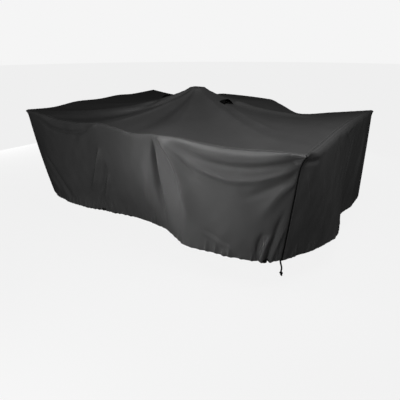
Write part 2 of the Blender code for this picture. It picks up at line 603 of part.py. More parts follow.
def main():
    clear_scene()
    cover = new_collection("patio_furniture_cover")
    cloth = plain_material("coated polyester cloth", (0.023, 0.023, 0.023), 0.60)
    vent_cloth = plain_material("black vent cloth", (0.003, 0.003, 0.003), 0.85)
    cord = plain_material("black braided cord", (0.002, 0.002, 0.002), 0.85)
    top = top_panel("top_panel", cloth, cover)
    across, deep = TOP_CELLS
    walls = {}
    for name, table, folds, layout, outward, top_cells in (
        ("front_panel", FRONT, FRONT_FOLDS, FRONT_LAYOUT, (0, -1), across),
        ("right_panel", RIGHT, RIGHT_FOLDS, RIGHT_LAYOUT, (1, 0), deep),
        ("back_panel", BACK, BACK_FOLDS, BACK_LAYOUT, (0, 1), across),
        ("left_panel", LEFT, LEFT_FOLDS, LEFT_LAYOUT, (-1, 0), deep),
    ):
        walls[name] = wall_panel(name, table, folds, layout, outward, top_cells, cloth, cover)
    bpy.context.view_layer.update()
    for name, x, y, facing in VENTS:
        vent_hood(name, x, y, facing, top, vent_cloth, cover)
    cord_end("drawcord_end", cord, cover)
    for name, travel, drop in HEM_KNOTS:
        hem_knot(name, travel, drop, walls["front_panel"], cord, cover)


main()
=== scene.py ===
# %% [markdown]
# # A fitted cover of dark coated cloth
#
# The cover hangs over a tall centre and four high edges. It is a top panel and four wall panels,
# sewn along their edges, with two hooded vents on the top and a drawcord in the hem. This lesson
# loads the solid model first, and then sews a finer cover in the same place: the cloth gets its
# small folds, its gathers along the drawcord, its laps and stitching and its woven surface.

import math

import bmesh
import bpy
import numpy as np
from mathutils import Matrix, Vector


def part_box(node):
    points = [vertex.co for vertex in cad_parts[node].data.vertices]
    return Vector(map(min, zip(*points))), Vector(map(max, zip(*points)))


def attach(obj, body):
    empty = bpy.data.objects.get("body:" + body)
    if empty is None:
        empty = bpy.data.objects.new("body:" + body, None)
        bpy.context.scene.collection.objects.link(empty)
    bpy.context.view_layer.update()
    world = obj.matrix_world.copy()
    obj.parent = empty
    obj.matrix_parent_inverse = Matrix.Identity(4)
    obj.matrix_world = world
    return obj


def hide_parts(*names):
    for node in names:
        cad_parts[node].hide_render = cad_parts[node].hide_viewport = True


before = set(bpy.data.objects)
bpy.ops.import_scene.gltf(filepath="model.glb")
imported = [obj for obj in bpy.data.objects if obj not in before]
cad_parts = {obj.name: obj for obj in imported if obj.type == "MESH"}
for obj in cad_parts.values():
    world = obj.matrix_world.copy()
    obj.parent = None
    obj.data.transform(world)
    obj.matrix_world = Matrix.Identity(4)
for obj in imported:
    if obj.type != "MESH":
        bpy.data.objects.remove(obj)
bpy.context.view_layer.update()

# %% [markdown]
# ## The camera
#
# The camera stands in front of the cover, to its right, a little over a metre and a half above
# the ground, and looks down at it. Its place, its turn and its focal length were found from the
# corners of the cover, so each of them is a plain number here and nothing is aimed by hand.

# %% the camera
CAMERA_PLACE = (1.987, -2.8965, 0.398)
CAMERA_TURN, CAMERA_DOWN, CAMERA_ROLL = (math.radians(angle) for angle in (34.4, 23.46, 0.21))
SENSOR_MM = 36.0
LENS_MM = 33.147  # 368.3 pixels in a picture of 400

camera_data = bpy.data.cameras.new("camera")
camera_data.sensor_width = SENSOR_MM
camera_data.lens = LENS_MM
camera = bpy.data.objects.new("camera", camera_data)
camera.matrix_world = (
    Matrix.Translation(CAMERA_PLACE)
    @ Matrix.Rotation(CAMERA_TURN, 4, "Z")
    @ Matrix.Rotation(math.pi / 2 - CAMERA_DOWN, 4, "X")
    @ Matrix.Rotation(-CAMERA_ROLL, 4, "Z")
)
bpy.context.scene.collection.objects.link(camera)
bpy.context.scene.camera = camera
print("camera at", CAMERA_PLACE)

# %% [markdown]
# ## Small helpers for materials
#
# A material is a tree of nodes. One function adds a node with its settings and its links, and
# one turns the hex value of a colour, as a paint chart gives it, into the linear value that the
# renderer works with. A wave texture counts 20 radians to a metre, so its scale is worked out from
# the distance between two crests.


# %% helpers for materials
def linear(hex_colour):
    channels = [int(hex_colour[i : i + 2], 16) / 255 for i in (1, 3, 5)]
    curve = [c / 12.92 if c <= 0.04045 else ((c + 0.055) / 1.055) ** 2.4 for c in channels]
    return (*curve, 1.0)


def node(tree, kind, settings=None, values=None, links=None):
    """Adds a node. values sets its inputs, and links joins an input to another node's output."""
    made = tree.nodes.new("ShaderNode" + kind)
    for key, value in (settings or {}).items():
        setattr(made, key, value)
    for key, value in (values or {}).items():
        made.inputs[key].default_value = value
    for key, (source, output) in (links or {}).items():
        tree.links.new(source.outputs[output], made.inputs[key])
    return made


def new_material(name, hex_colour, roughness, ior):
    made = bpy.data.materials.new(name)
    made.use_nodes = True
    shader = made.node_tree.nodes["Principled BSDF"]
    shader.inputs["Base Color"].default_value = linear(hex_colour)
    shader.inputs["Roughness"].default_value = roughness
    shader.inputs["IOR"].default_value = ior
    return made, made.node_tree, shader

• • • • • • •

Short problem. Extract the data exactly as given.

Completed task.
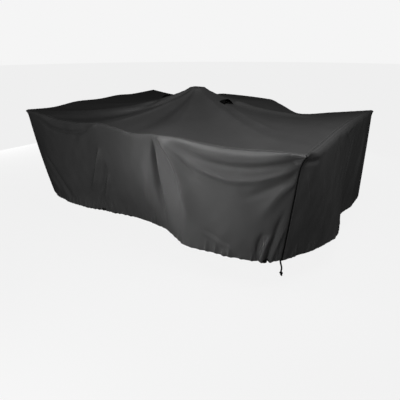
Write part 2 of the Blender code for this picture. It picks up at line 603 of part.py. More parts follow.
def main():
    clear_scene()
    cover = new_collection("patio_furniture_cover")
    cloth = plain_material("coated polyester cloth", (0.023, 0.023, 0.023), 0.60)
    vent_cloth = plain_material("black vent cloth", (0.003, 0.003, 0.003), 0.85)
    cord = plain_material("black braided cord", (0.002, 0.002, 0.002), 0.85)
    top = top_panel("top_panel", cloth, cover)
    across, deep = TOP_CELLS
    walls = {}
    for name, table, folds, layout, outward, top_cells in (
        ("front_panel", FRONT, FRONT_FOLDS, FRONT_LAYOUT, (0, -1), across),
        ("right_panel", RIGHT, RIGHT_FOLDS, RIGHT_LAYOUT, (1, 0), deep),
        ("back_panel", BACK, BACK_FOLDS, BACK_LAYOUT, (0, 1), across),
        ("left_panel", LEFT, LEFT_FOLDS, LEFT_LAYOUT, (-1, 0), deep),
    ):
        walls[name] = wall_panel(name, table, folds, layout, outward, top_cells, cloth, cover)
    bpy.context.view_layer.update()
    for name, x, y, facing in VENTS:
        vent_hood(name, x, y, facing, top, vent_cloth, cover)
    cord_end("drawcord_end", cord, cover)
    for name, travel, drop in HEM_KNOTS:
        hem_knot(name, travel, drop, walls["front_panel"], cord, cover)


main()
=== scene.py ===
# %% [markdown]
# # A fitted cover of dark coated cloth
#
# The cover hangs over a tall centre and four high edges. It is a top panel and four wall panels,
# sewn along their edges, with two hooded vents on the top and a drawcord in the hem. This lesson
# loads the solid model first, and then sews a finer cover in the same place: the cloth gets its
# small folds, its gathers along the drawcord, its laps and stitching and its woven surface.

import math

import bmesh
import bpy
import numpy as np
from mathutils import Matrix, Vector


def part_box(node):
    points = [vertex.co for vertex in cad_parts[node].data.vertices]
    return Vector(map(min, zip(*points))), Vector(map(max, zip(*points)))


def attach(obj, body):
    empty = bpy.data.objects.get("body:" + body)
    if empty is None:
        empty = bpy.data.objects.new("body:" + body, None)
        bpy.context.scene.collection.objects.link(empty)
    bpy.context.view_layer.update()
    world = obj.matrix_world.copy()
    obj.parent = empty
    obj.matrix_parent_inverse = Matrix.Identity(4)
    obj.matrix_world = world
    return obj


def hide_parts(*names):
    for node in names:
        cad_parts[node].hide_render = cad_parts[node].hide_viewport = True


before = set(bpy.data.objects)
bpy.ops.import_scene.gltf(filepath="model.glb")
imported = [obj for obj in bpy.data.objects if obj not in before]
cad_parts = {obj.name: obj for obj in imported if obj.type == "MESH"}
for obj in cad_parts.values():
    world = obj.matrix_world.copy()
    obj.parent = None
    obj.data.transform(world)
    obj.matrix_world = Matrix.Identity(4)
for obj in imported:
    if obj.type != "MESH":
        bpy.data.objects.remove(obj)
bpy.context.view_layer.update()

# %% [markdown]
# ## The camera
#
# The camera stands in front of the cover, to its right, a little over a metre and a half above
# the ground, and looks down at it. Its place, its turn and its focal length were found from the
# corners of the cover, so each of them is a plain number here and nothing is aimed by hand.

# %% the camera
CAMERA_PLACE = (1.987, -2.8965, 0.398)
CAMERA_TURN, CAMERA_DOWN, CAMERA_ROLL = (math.radians(angle) for angle in (34.4, 23.46, 0.21))
SENSOR_MM = 36.0
LENS_MM = 33.147  # 368.3 pixels in a picture of 400

camera_data = bpy.data.cameras.new("camera")
camera_data.sensor_width = SENSOR_MM
camera_data.lens = LENS_MM
camera = bpy.data.objects.new("camera", camera_data)
camera.matrix_world = (
    Matrix.Translation(CAMERA_PLACE)
    @ Matrix.Rotation(CAMERA_TURN, 4, "Z")
    @ Matrix.Rotation(math.pi / 2 - CAMERA_DOWN, 4, "X")
    @ Matrix.Rotation(-CAMERA_ROLL, 4, "Z")
)
bpy.context.scene.collection.objects.link(camera)
bpy.context.scene.camera = camera
print("camera at", CAMERA_PLACE)

# %% [markdown]
# ## Small helpers for materials
#
# A material is a tree of nodes. One function adds a node with its settings and its links, and
# one turns the hex value of a colour, as a paint chart gives it, into the linear value that the
# renderer works with. A wave texture counts 20 radians to a metre, so its scale is worked out from
# the distance between two crests.


# %% helpers for materials
def linear(hex_colour):
    channels = [int(hex_colour[i : i + 2], 16) / 255 for i in (1, 3, 5)]
    curve = [c / 12.92 if c <= 0.04045 else ((c + 0.055) / 1.055) ** 2.4 for c in channels]
    return (*curve, 1.0)


def node(tree, kind, settings=None, values=None, links=None):
    """Adds a node. values sets its inputs, and links joins an input to another node's output."""
    made = tree.nodes.new("ShaderNode" + kind)
    for key, value in (settings or {}).items():
        setattr(made, key, value)
    for key, value in (values or {}).items():
        made.inputs[key].default_value = value
    for key, (source, output) in (links or {}).items():
        tree.links.new(source.outputs[output], made.inputs[key])
    return made


def new_material(name, hex_colour, roughness, ior):
    made = bpy.data.materials.new(name)
    made.use_nodes = True
    shader = made.node_tree.nodes["Principled BSDF"]
    shader.inputs["Base Color"].default_value = linear(hex_colour)
    shader.inputs["Roughness"].default_value = roughness
    shader.inputs["IOR"].default_value = ior
    return made, made.node_tree, shader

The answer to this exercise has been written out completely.